SET EXERCISE: All of the data below should be written out exactly.
========
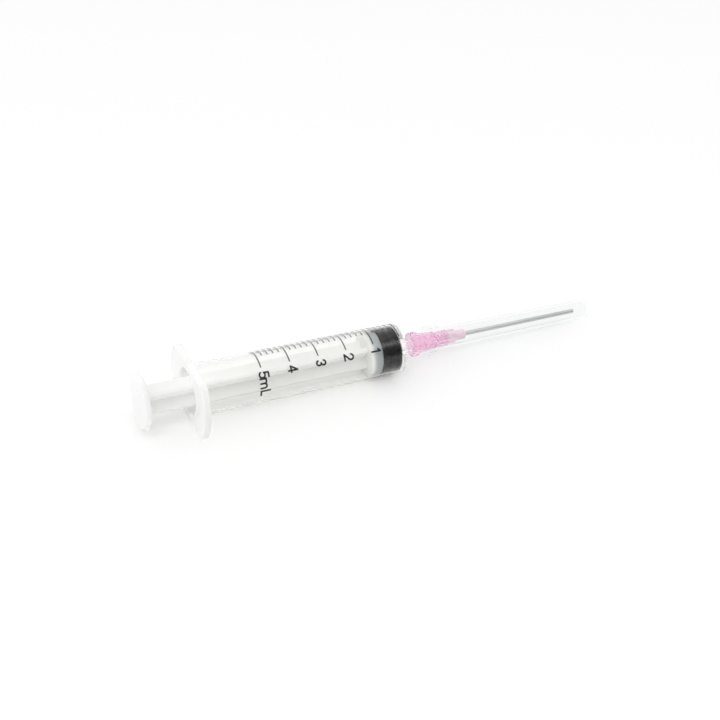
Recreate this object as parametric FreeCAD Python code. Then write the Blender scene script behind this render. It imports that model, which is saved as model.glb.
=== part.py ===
import FreeCAD, Part

import math
import os

# A 5 mL slip-tip syringe with a blunt needle and its clear sheath, lying on its side.
# Every piece is built straight, with the syringe's axis on X, the needle toward +X, and x = 0 at the
# rear face of the finger flange. One placement then lays the finished pieces down as they rest.

# Barrel
BORE_DIAMETER = 12.5
BARREL_WALL = 0.7
BARREL_LENGTH = 60.9
FRONT_WALL = 1.1
FRONT_EDGE_RADIUS = 0.6
FRONT_CONE_DEPTH = 1.2
MOUTH_FLARE = 0.35

# Finger flange
FLANGE_SPAN = 27.0
FLANGE_ACROSS_FLATS = 17.0
FLANGE_THICKNESS = 1.9
FLANGE_CORNER_RADIUS = 3.0
FLANGE_EDGE_RADIUS = 0.4
FLANGE_ROOT_RADIUS = 0.8

# Slip nozzle, with the 6 percent taper that the hub's socket shares
NOZZLE_LENGTH = 9.4
NOZZLE_TIP_DIAMETER = 3.96
NOZZLE_BORE = 2.0
SLIP_TAPER = 0.06
NOZZLE_TIP_CHAMFER = 0.25

# Scale
SCALE_CAPACITY = 5
MARKS_PER_ML = 5
ZERO_MARK_SETBACK = 1.4
INK_THICKNESS = 0.03
MARK_WIDTH = 0.32
MARK_START_ANGLE = 124.0
MAJOR_MARK_END_ANGLE = 56.0
MINOR_MARK_END_ANGLE = 87.0
NUMERAL_HEIGHT = 3.0
NUMERAL_WIDTH = 2.1
NUMERAL_STROKE = 0.48
NUMERAL_ANGLE = 39.0
UNIT_M_ANGLE = 20.5
UNIT_L_ANGLE = -2.5
UNIT_M_WIDTH = 3.0
NUMERAL_LEAD = 1.85

# Shapes of the glyphs: shares of a glyph's half width or half height, and angles round its bowls
ONE_FLAG_SHARE = 0.8
CURL_START_ANGLE = 165.0
TWO_BOWL_SHARE = 0.92
TWO_BOWL_END_ANGLE = -40.0
FOUR_STEM_SHARE = 0.45
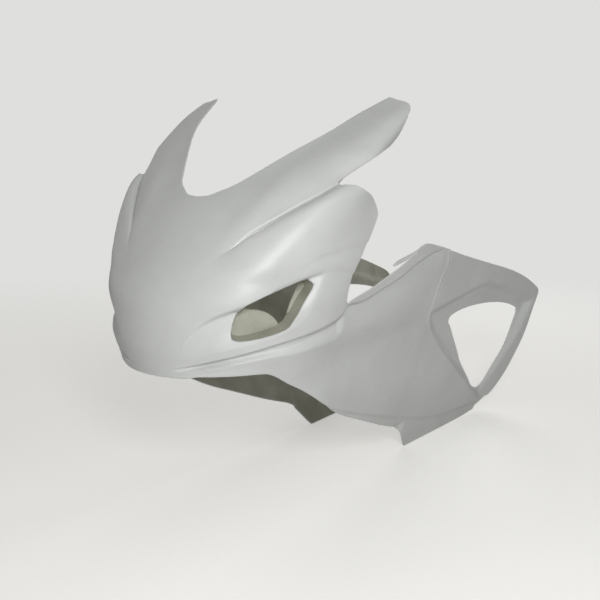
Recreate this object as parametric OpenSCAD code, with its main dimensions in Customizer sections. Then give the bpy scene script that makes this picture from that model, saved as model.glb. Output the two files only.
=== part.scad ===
// One-piece moulded race fairing: nose, screen arms, shoulders and vented side panels.
// +Y points to the rear, +Z up, X across. The origin is the lowest point of the screen cut-out.

/* [Shell] */
// Thickness of the moulded laminate
wall = 3; // [2.6:0.2:4]

/* [Nose and width] */
// Half the width of the nose and shoulders at the level of the screen cut-out
half_w = 202; // [180:1:225]
// Length of the rounded nose from its front to the flat of the side
nose_run = 210; // [185:1:235]
// How far the lower half of the nose reaches ahead of the screen cut-out
nose_reach = 113; // [95:1:135]
// Extra half width of the side panels at their rear end
rear_flare = 34; // [10:1:60]

/* [Screen arms] */
// Height of the arm tips above the bottom of the screen cut-out
arm_rise = 148; // [125:1:165]
// Height of the soft ridge along each arm
arm_ridge = 5; // [2:0.5:8]
// Depth of the groove between arm and shoulder
groove_depth = 8; // [3:1:12]
// How far the shoulder swells out below the groove
shoulder_swell = 14; // [4:1:20]

/* [Intakes] */
// Depth of the scoop that leads into the intake
scoop_depth = 12; // [5:1:18]
// Depth of the walled pocket behind the intake
pocket_depth = 24; // [18:1:30]

/* [Side panels] */
// How far the side panel steps in below the upper body
panel_step = 9; // [4:1:12]
// Depth of the frame pressed in around the side vent
vent_depth = 10; // [5:1:14]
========
EXERCISE RESPONSE:
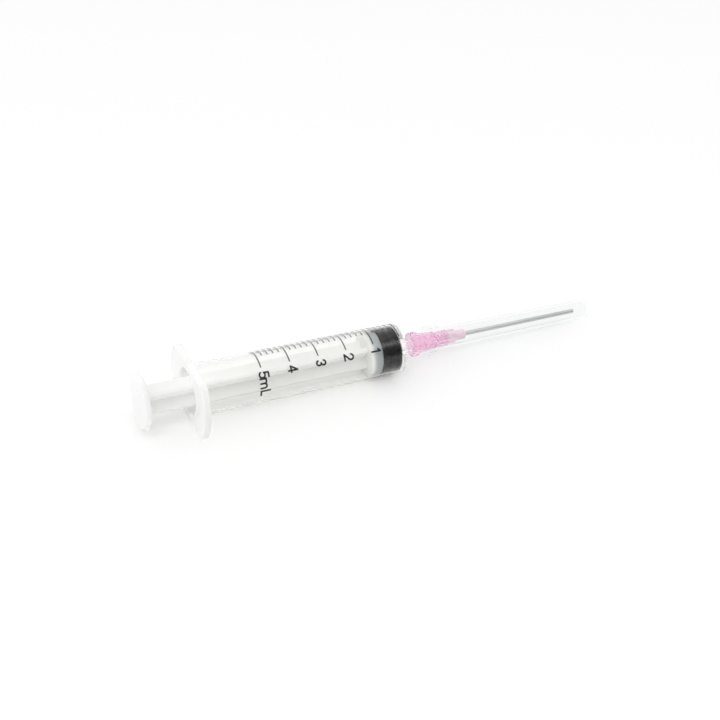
Recreate this object as parametric FreeCAD Python code. Then write the Blender scene script behind this render. It imports that model, which is saved as model.glb.
=== part.py ===
import FreeCAD, Part

import math
import os

# A 5 mL slip-tip syringe with a blunt needle and its clear sheath, lying on its side.
# Every piece is built straight, with the syringe's axis on X, the needle toward +X, and x = 0 at the
# rear face of the finger flange. One placement then lays the finished pieces down as they rest.

# Barrel
BORE_DIAMETER = 12.5
BARREL_WALL = 0.7
BARREL_LENGTH = 60.9
FRONT_WALL = 1.1
FRONT_EDGE_RADIUS = 0.6
FRONT_CONE_DEPTH = 1.2
MOUTH_FLARE = 0.35

# Finger flange
FLANGE_SPAN = 27.0
FLANGE_ACROSS_FLATS = 17.0
FLANGE_THICKNESS = 1.9
FLANGE_CORNER_RADIUS = 3.0
FLANGE_EDGE_RADIUS = 0.4
FLANGE_ROOT_RADIUS = 0.8

# Slip nozzle, with the 6 percent taper that the hub's socket shares
NOZZLE_LENGTH = 9.4
NOZZLE_TIP_DIAMETER = 3.96
NOZZLE_BORE = 2.0
SLIP_TAPER = 0.06
NOZZLE_TIP_CHAMFER = 0.25

# Scale
SCALE_CAPACITY = 5
MARKS_PER_ML = 5
ZERO_MARK_SETBACK = 1.4
INK_THICKNESS = 0.03
MARK_WIDTH = 0.32
MARK_START_ANGLE = 124.0
MAJOR_MARK_END_ANGLE = 56.0
MINOR_MARK_END_ANGLE = 87.0
NUMERAL_HEIGHT = 3.0
NUMERAL_WIDTH = 2.1
NUMERAL_STROKE = 0.48
NUMERAL_ANGLE = 39.0
UNIT_M_ANGLE = 20.5
UNIT_L_ANGLE = -2.5
UNIT_M_WIDTH = 3.0
NUMERAL_LEAD = 1.85

# Shapes of the glyphs: shares of a glyph's half width or half height, and angles round its bowls
ONE_FLAG_SHARE = 0.8
CURL_START_ANGLE = 165.0
TWO_BOWL_SHARE = 0.92
TWO_BOWL_END_ANGLE = -40.0
FOUR_STEM_SHARE = 0.45
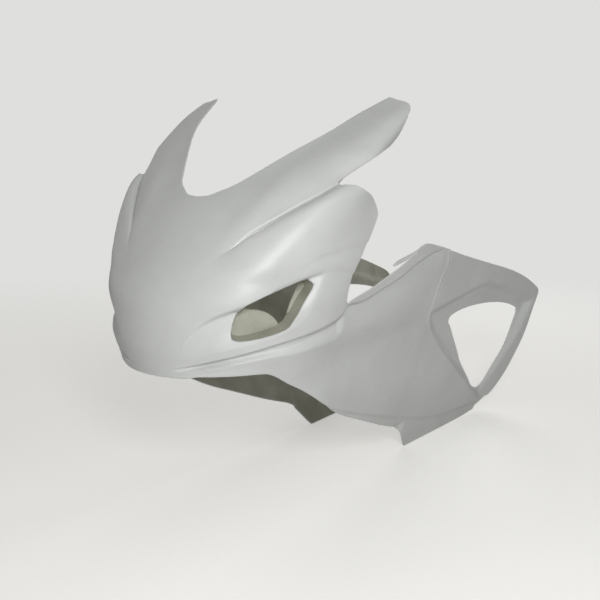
Recreate this object as parametric OpenSCAD code, with its main dimensions in Customizer sections. Then give the bpy scene script that makes this picture from that model, saved as model.glb. Output the two files only.
=== part.scad ===
// One-piece moulded race fairing: nose, screen arms, shoulders and vented side panels.
// +Y points to the rear, +Z up, X across. The origin is the lowest point of the screen cut-out.

/* [Shell] */
// Thickness of the moulded laminate
wall = 3; // [2.6:0.2:4]

/* [Nose and width] */
// Half the width of the nose and shoulders at the level of the screen cut-out
half_w = 202; // [180:1:225]
// Length of the rounded nose from its front to the flat of the side
nose_run = 210; // [185:1:235]
// How far the lower half of the nose reaches ahead of the screen cut-out
nose_reach = 113; // [95:1:135]
// Extra half width of the side panels at their rear end
rear_flare = 34; // [10:1:60]

/* [Screen arms] */
// Height of the arm tips above the bottom of the screen cut-out
arm_rise = 148; // [125:1:165]
// Height of the soft ridge along each arm
arm_ridge = 5; // [2:0.5:8]
// Depth of the groove between arm and shoulder
groove_depth = 8; // [3:1:12]
// How far the shoulder swells out below the groove
shoulder_swell = 14; // [4:1:20]

/* [Intakes] */
// Depth of the scoop that leads into the intake
scoop_depth = 12; // [5:1:18]
// Depth of the walled pocket behind the intake
pocket_depth = 24; // [18:1:30]

/* [Side panels] */
// How far the side panel steps in below the upper body
panel_step = 9; // [4:1:12]
// Depth of the frame pressed in around the side vent
vent_depth = 10; // [5:1:14]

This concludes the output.